Can a single water molecule really affect the HO2 + NO2 hydrogen abstraction reaction under tropospheric conditions?†
Abstract
The effect of a single water molecule on the HO2 + NO2 hydrogen abstraction reaction has been investigated by employing B3LYP and CCSD(T) theoretical approaches with the aug-cc-pVTZ basis set. The reaction without water has three types of reaction channels on both singlet and triplet potential energy surfaces, depending on how the HO2 radical approaches NO2. These correspond to the formation of trans-HONO + O2, cis-HONO + O2 and HNO2 + O2. Our calculated results show that triplet reaction channels are favorable and their total rate constant, at 298 K, is 2.01 × 10−15 cm3 molecule−1 s−1, which is in good agreement with experimental values.
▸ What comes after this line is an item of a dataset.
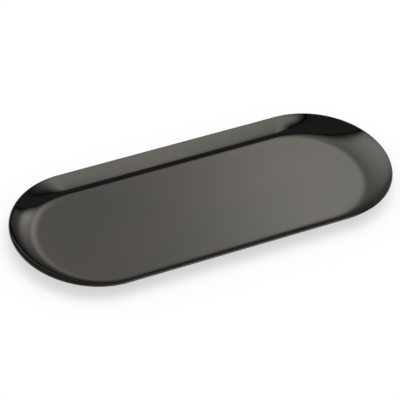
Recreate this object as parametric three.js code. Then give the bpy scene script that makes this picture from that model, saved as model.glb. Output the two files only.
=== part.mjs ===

A single water molecule affects each one of these triplet reaction channels in the three different reactions of H2O⋯HO2 + NO2, HO2⋯H2O + NO2 and NO2⋯H2O + HO2, depending on the way the water interacts. Interestingly, the water molecule in these reactions not only acts as a catalyst giving the same products as the naked reaction, but also as a reactant giving the product of HONO2 + H2O2. The total rate constant of the H2O⋯HO2 + NO2 reaction is estimated to be slower than the naked reaction by 6 orders of magnitude at 298 K. However, the total rate constants of the HO2⋯H2O + NO2 and NO2⋯H2O + HO2 reactions are faster than the naked reaction by 4 and 3 orders of magnitude at 298 K, respectively. Their total effective rate constant is predicted to be 1.2 times that of the corresponding total rate constant without water at 298 K, which is in agreement with the prediction reported by Li et al. (science, 2014, 344, 292–296).